A lascívia de Karim, que coloca Heraldo até para encapar uma cobra que invade o local, é pressentida e exalada pelo elenco. E se Xavier e Rocha atuam mais para o lado virginal da história, Assunção assume um vilão difícil de engolir e mais complicado ainda de descamar. Por mais que o filme caia num espiral de lentidão da metade para a frente, com os personagens rodando em falso suas resoluções individuais, o mergulho nesse submundo de caos é glorioso.
Na coletiva de imprensa realizada no Reag Belas Artes, o contentamento da equipe estava evidente desde antes da primeira pergunta, quando diretor, produtores e atores desfilaram todos de óculos escuros. Da presença marcante do tapete de Cannes, depois de uma aparição no gélido Gramado, em São Paulo, o papo foi leve e cheio de humor. Com espaço até para Xavier elucidar questões léxicas que ensinou à Assunção durante as gravações.
Tratando-se de um filme feito no Ceará e “falado em cearense”, foi a volta às origens de Karim, que não filmava onde cresceu desde Suely (Praia do Futuro, de 2014, foi meio a meio, entre o Brasil e a Alemanha). Afastado do país desde o golpe e a eleição de 2018, o diretor rodou Firebrand na Europa e sentiu a necessidade iminente e a fome de voltar para o calor que o moldou, entre as praias do Morro Branco e das Fontes.

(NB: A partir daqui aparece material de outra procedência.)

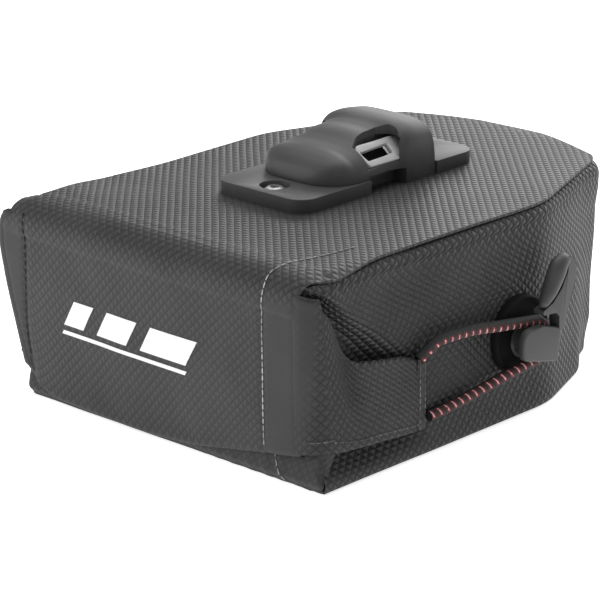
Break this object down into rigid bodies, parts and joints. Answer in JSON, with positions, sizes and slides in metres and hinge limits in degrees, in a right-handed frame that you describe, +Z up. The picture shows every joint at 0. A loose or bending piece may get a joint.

Com a vontade de continuar a saga do Destino em uma série que passeará pelos gêneros cinematográficos, Karim grava novo filme no exterior e planeja uma trilogia cearense depois, com sinopses para lá de instigantes. E se o Motel de verdade precisou ser fechado pelos meses de gravações, causando uma seca em Beberibe, é notório que o lançamento do filme reacende a chama desse Cinema de vontade, onde o cafona não se acanha ao puritanismo e o diretor, versado nas relações de afeto e liberdade, exuma cada um dos desejos.